PROBLEM DETAILS
List, from the lines below, each one with "names" in it.

STORED DATA
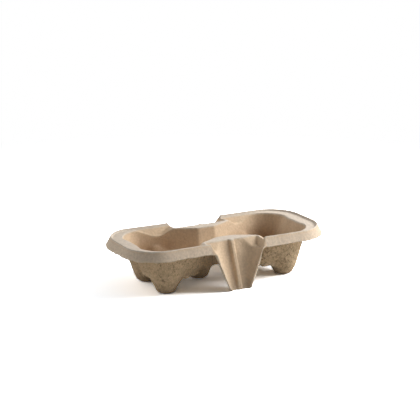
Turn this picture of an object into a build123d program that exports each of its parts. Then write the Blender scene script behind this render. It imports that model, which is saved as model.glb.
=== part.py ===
from build123d import *
import os
from math import cos, radians, tan

os.makedirs("parts", exist_ok=True)

# A two-cup carrier tray moulded as one sheet of fibre. Millimetres, +Z up, origin on the
# floor under the middle of the tray, cups side by side along X.

# Sheet and overall form
sheet = 2.0  # thickness of the moulded fibre
tray_height = 47.0  # floor to the flat ledge around the cups
rim_length = 215.0  # outer line of the ledge, along X
rim_width = 94.6  # outer line of the ledge, along Y
rim_corner = 33.0  # corner radius of that line
skirt_height = 7.5  # drop of the skirt below the ledge
skirt_slope = 27.0  # degrees from upright
bead_height = 2.1  # raised lip along the rim's outer line
bead_width = 3.2  # at the ledge

# Gutter legs at the middle of each long side
gutter_depth = 16.1  # rim's outer line to the ridge strip
gutter_half_width = 29.0  # at ledge level
gutter_corner = 22.0
leg_half_width = 11.8  # at the floor
leg_corner = 3.0
leg_splay = 1.0  # how far the leg's inner face lies outside the rim's line at the floor
trim_slope = 2.2  # degrees from upright of the trimmed leg edges
mouth_flare = 2.2  # chamfered mouth of the gutter at the lip's top, beyond the gutter's side
mouth_taper = 6.7  # side reach of the chamfer
mouth_reach = 7.3  # inner reach of the chamfer, from the ridge strip
mouth_depth = 7.5  # below the ledge
rib_width = 4.6  # at its root
rib_crest = 2.4
rib_height = 1.8
strip_drop = 0.8  # top of the rib below the ridge strip
strip_width = 11.7  # ridge strip at the channel
strip_end = 1.5  # ridge strip where it meets the cup openings

# Cup openings and the channel between them
ledge_end = 14.0  # ledge between each opening and the rim's line, at the far end
ledge_side = 6.0  # the same along the sides
opening_corner = 30.0
opening_end_dent = 2.5  # how far each opening's end bows inward at the middle
waist_half_length = 9.3
strip_reach = 2.2  # ridge strip's corner beyond the gutter's side
shoulder_reach = 15.0  # corner of the opening's edge beside the dip, beyond the gutter's side
shoulder_inset = 3.1
shoulder_run = 11.0
wall_draft = 11.0  # degrees from upright, front and back walls

# Feet: each cup pocket stands on two outer lobes and one inner lobe
cup_reach = 42.5  # cup's centre to the far end of its opening
outer_foot_reach = 16.0  # along X from the cup's centre
inner_foot_reach = 31.0
foot_inset = 19.8  # along Y from the opening's side
foot_radius = 9.0
foot_rounding = 4.5
inner_foot_lift = 2.5  # the inner lobes stop short of the floor
lobe_draft = 22.5
web_height = 11.0  # underside of the webs that join the lobes
web_radius = 25.0
web_draft = 24.0
channel_height = 17.0  # underside of the channel floor

# Dips in the ledge beside each gutter
dip_depth = 7.2
dip_length = 40.0  # from the gutter's side
dip_lean = 4.0  # lean of its inner end
dip_floor_start = 13.0  # from the gutter's side
dip_floor_length = 9.4
dip_margin = 3.5  # ledge kept along the rim's line
dip_edge = 3.3  # how far the dip cuts into the cup opening
dip_floor_margin = 8.9
dip_floor_width = (5.8, 3.8)  # at its near and far ends

# Places that follow from the sizes above
overshoot = 1.0  # lets a hollow pass right through the face it opens on
gutter_inner_y = rim_width / 2 - gutter_depth
leg_inner_y = rim_width / 2 + leg_splay
notch_half_width = gutter_half_width + mouth_flare
mouth_half_width = notch_half_width - mouth_taper
mouth_inner_y = gutter_inner_y + mouth_reach
waist_half_width = gutter_inner_y - strip_width
opening_end = rim_length / 2 - ledge_end
opening_half_width = rim_width / 2 - ledge_side
strip_corner = (gutter_half_width + strip_reach, gutter_inner_y - strip_end)
shoulder_corner = (gutter_half_width + shoulder_reach, opening_half_width - shoulder_inset)
cup_centre_x = opening_end - cup_reach
outer_foot = (cup_centre_x + outer_foot_reach, opening_half_width - foot_inset)
inner_foot_x = cup_centre_x - inner_foot_reach
dip_outer_y = rim_width / 2 - dip_margin
dip_floor_y = rim_width / 2 - dip_floor_margin
dip_floor_x = gutter_half_width + dip_floor_start
dip_floor_end = dip_floor_x + dip_floor_length
dip_top = (
    (gutter_half_width, dip_outer_y),
    (gutter_half_width + dip_lean, gutter_inner_y - strip_reach),
    (gutter_half_width + dip_length, opening_half_width - dip_edge),
    (gutter_half_width + dip_length, dip_outer_y),
)
dip_floor = (
    (dip_floor_x, dip_floor_y),
    (dip_floor_x + dip_lean * dip_floor_width[0] / gutter_depth, dip_floor_y - dip_floor_width[0]),
    (dip_floor_end, dip_floor_y - dip_floor_width[1]),
    (dip_floor_end, dip_floor_y),
)

DOWN = (0, 0, -1)


def rim_outline(grow, mode=Mode.ADD):
    """Rounded oblong of the rim's outer line, grown by the given distance."""
    length = rim_length + 2 * grow
    width = rim_width + 2 * grow
    return RectangleRounded(length, width, rim_corner + grow, mode=mode)


def cone(centre, radius, draft, base, grow):
    """A lobe that widens upward from its foot to above the ledge."""
    rise = tray_height + overshoot - base
    with BuildPart() as lobe:
        with BuildSketch(Plane.XY.offset(base)):
            with Locations(centre):
                Circle(radius + grow / cos(radians(draft)))
        extrude(amount=rise, taper=-draft)
        fillet(lobe.edges().sort_by(Axis.Z)[0], foot_rounding + grow)
    return lobe.part


def opening_wall(grow):
    """The drafted walls of both cup openings and the channel, as one solid."""
    with BuildPart() as wall:
        with BuildSketch(Plane.XY.offset(tray_height)):
            with BuildLine():
                edge = Polyline(
                    (0, waist_half_width),
                    (waist_half_length, waist_half_width),
                    strip_corner,
                    shoulder_corner,
                    (shoulder_corner[0] + shoulder_run, opening_half_width),
                    (opening_end - opening_corner, opening_half_width),
                )
                corner = TangentArc(
                    edge @ 1,
                    (opening_end, opening_half_width - opening_corner),
                    tangent=(1, 0),
                )
                Line(corner @ 1, (opening_end - opening_end_dent, 0))
                Line((opening_end - opening_end_dent, 0), (0, 0))
                Line((0, 0), (0, waist_half_width))
            make_face()
            mirror(about=Plane.XZ)
            mirror(about=Plane.YZ)
            if grow:
                offset(amount=grow, kind=Kind.INTERSECTION)
        extrude(amount=tray_height + overshoot, dir=DOWN, taper=wall_draft)
    return wall.part


def cup_space(grow):
    """The hollow of both pockets and the channel, grown by the given distance."""
    base = sheet - grow
    with BuildPart() as space:
        for side in (1, -1):
            middle = side * cup_centre_x
            for x, y, lift in (
                (outer_foot[0], outer_foot[1], 0),
                (outer_foot[0], -outer_foot[1], 0),
                (inner_foot_x, 0, inner_foot_lift),
            ):
                add(cone((side * x, y), foot_radius - sheet, lobe_draft, base + lift, grow))
            with BuildSketch(Plane.XY.offset(web_height + base)):
                with Locations((middle, 0)):
                    Circle(web_radius - sheet + grow)
            extrude(amount=tray_height + overshoot - web_height - base, taper=-web_draft)
        with BuildSketch(Plane.XY.offset(channel_height + base)):
            Rectangle(2 * inner_foot_x, 4 * waist_half_width)
        extrude(amount=tray_height + overshoot - channel_height - base)
        add(opening_wall(grow), mode=Mode.INTERSECT)
    return space.part


def gutter_section(level, half_width, inner_y, corner, grow):
    """A U-shaped section of the gutter, open on its outer side."""
    half = half_width + grow
    y = inner_y - grow
    r = corner + grow
    with BuildSketch(Plane.XY.offset(level)) as section:
        with BuildLine():
            left = Line((-half, rim_width), (-half, y + r))
            turn = TangentArc(left @ 1, (-half + r, y), tangent=(0, -1))
            across = Line(turn @ 1, (half - r, y))
            back = TangentArc(across @ 1, (half, y + r), tangent=(1, 0))
            out = Line(back @ 1, (half, rim_width))
            Line(out @ 1, left @ 0)
        make_face()
    return section.sketch.face()


def mouth_section(level, half_width, inner_y, grow):
    """A rectangular section of the gutter's chamfered mouth."""
    with BuildSketch(Plane.XY.offset(level)) as section:
        with BuildLine():
            Polyline(
                (-half_width - grow, rim_width),
                (-half_width - grow, inner_y - grow),
                (half_width + grow, inner_y - grow),
                (half_width + grow, rim_width),
                close=True,
            )
        make_face()
    return section.sketch.face()


def gutter_space(grow):
    """The hollow outside one ridge: a tapering gutter with a chamfered mouth."""
    foot = gutter_section(0, leg_half_width - sheet, leg_inner_y + sheet, leg_corner, grow)
    top = gutter_section(tray_height, gutter_half_width, gutter_inner_y, gutter_corner, grow)
    mouth_foot = mouth_section(
        tray_height - mouth_depth - grow, mouth_half_width, mouth_inner_y, grow / 2
    )
    lip_reach = mouth_reach * bead_height / mouth_depth
    mouth_top = mouth_section(
        tray_height + bead_height, notch_half_width, gutter_inner_y - lip_reach, grow
    )
    with BuildPart() as space:
        loft([foot, top], ruled=True)
        loft([mouth_foot, mouth_top], ruled=True)
    return space.part


def dip_space(grow):
    """One dip in the ledge beside a gutter, a frustum with sloping faces."""
    with BuildPart() as space:
        for outline, level in (
            (dip_floor, tray_height - dip_depth - grow),
            (dip_top, tray_height),
        ):
            with BuildSketch(Plane.XY.offset(level)):
                with BuildLine():
                    Polyline(*outline, close=True)
                make_face()
                if grow:
                    offset(amount=grow, kind=Kind.INTERSECTION)
        loft(ruled=True)
    return space.part


def rim_shell():
    """The flat ledge with the skirt that slopes down around it."""
    ledge = Plane.XY.offset(tray_height)
    slope = radians(skirt_slope)
    inset = sheet / cos(slope) - sheet * tan(slope)
    with BuildPart() as shell:
        with BuildSketch(ledge):
            rim_outline(0)
        extrude(amount=skirt_height, dir=DOWN, taper=-skirt_slope)
        with BuildSketch(ledge.offset(-sheet)):
            rim_outline(-inset)
        extrude(amount=skirt_height, dir=DOWN, taper=-skirt_slope, mode=Mode.SUBTRACT)
    return shell.part


def all_spaces(grow):
    """Every hollow above the sheet: cups and channel, both gutters and the four dips."""
    gutter = gutter_space(grow)
    dip = dip_space(grow)
    with BuildPart() as spaces:
        add(cup_space(grow))
        add(gutter)
        add(mirror(gutter, about=Plane.XZ, mode=Mode.PRIVATE))
        for half in (dip, mirror(dip, about=Plane.YZ, mode=Mode.PRIVATE)):
            add(half)
            add(mirror(half, about=Plane.XZ, mode=Mode.PRIVATE))
    return spaces.part


def trim_body():
    """The space inside the trimmed edge: the skirt's slope, then nearly upright to the floor."""
    with BuildPart() as body:
        with BuildSketch(Plane.XY.offset(tray_height)):
            rim_outline(0)
        extrude(amount=skirt_height, dir=DOWN, taper=-skirt_slope)
        with BuildSketch(Plane.XY.offset(tray_height - skirt_height)):
            rim_outline(skirt_height * tan(radians(skirt_slope)))
        extrude(amount=tray_height - skirt_height, dir=DOWN, taper=-trim_slope)
    return body.part


def rim_bead():
    """The raised lip along the rim's outer line; its outer face carries on the skirt's slope."""
    base = Plane.XY.offset(tray_height)
    with BuildPart() as bead:
        with BuildSketch(base):
            rim_outline(0)
        extrude(amount=bead_height, taper=skirt_slope)
        with BuildSketch(base):
            rim_outline(-bead_width)
        extrude(amount=bead_height, taper=-skirt_slope, mode=Mode.SUBTRACT)
    return bead.part


def gutter_rib():
    """The upright rib down the middle of a gutter, wider at its root."""
    foot_y = leg_inner_y + sheet
    with BuildPart() as rib:
        for level, face_y, height in (
            (0, foot_y, rib_height / 2),
            (tray_height - strip_drop, gutter_inner_y, rib_height),
        ):
            with BuildSketch(Plane.XY.offset(level)):
                with BuildLine():
                    Polyline(
                        (-rib_width / 2, face_y - sheet / 2),
                        (rib_width / 2, face_y - sheet / 2),
                        (rib_crest / 2, face_y + height),
                        (-rib_crest / 2, face_y + height),
                        close=True,
                    )
                make_face()
        loft(ruled=True)
    return rib.part


with BuildPart() as carrier_tray:
    add(all_spaces(sheet))
    add(trim_body(), mode=Mode.INTERSECT)
    add(rim_shell())
    add(rim_bead())
    add(all_spaces(0), mode=Mode.SUBTRACT)
    rib = gutter_rib()
    add(rib)
    add(mirror(rib, about=Plane.XZ, mode=Mode.PRIVATE))

carrier_tray.part.label = "carrier_tray"
export_step(carrier_tray.part, "parts/carrier_tray.step")
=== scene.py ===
from math import cos, radians, tan

import bmesh
import bpy
import numpy as np
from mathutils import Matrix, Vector


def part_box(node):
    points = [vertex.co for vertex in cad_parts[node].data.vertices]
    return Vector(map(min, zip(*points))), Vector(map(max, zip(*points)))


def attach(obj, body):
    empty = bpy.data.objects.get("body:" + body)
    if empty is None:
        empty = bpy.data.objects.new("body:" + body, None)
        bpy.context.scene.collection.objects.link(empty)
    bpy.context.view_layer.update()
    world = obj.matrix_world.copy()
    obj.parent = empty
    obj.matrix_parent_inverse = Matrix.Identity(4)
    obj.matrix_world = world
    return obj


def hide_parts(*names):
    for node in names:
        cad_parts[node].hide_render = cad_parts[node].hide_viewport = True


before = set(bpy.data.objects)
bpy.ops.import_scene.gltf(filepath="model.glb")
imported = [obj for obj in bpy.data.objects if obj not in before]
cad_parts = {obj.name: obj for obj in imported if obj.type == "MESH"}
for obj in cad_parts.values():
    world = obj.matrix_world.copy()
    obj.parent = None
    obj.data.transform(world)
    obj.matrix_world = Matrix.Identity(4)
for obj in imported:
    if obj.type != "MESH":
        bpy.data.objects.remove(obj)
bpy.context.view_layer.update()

bl_info = {
    "name": "Moulded fibre cup carrier",
    "version": (1, 0, 0),
    "blender": (4, 5, 0),
    "location": "View3D > Sidebar > Cup carrier",
    "description": "Builds a two-cup carrier tray of moulded fibre and its studio stage",
    "category": "Add Mesh",
}

NODE = "carrier_tray"
LOW, HIGH = (np.array(corner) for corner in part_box(NODE))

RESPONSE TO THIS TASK
def hide_parts(*names):
    for node in names:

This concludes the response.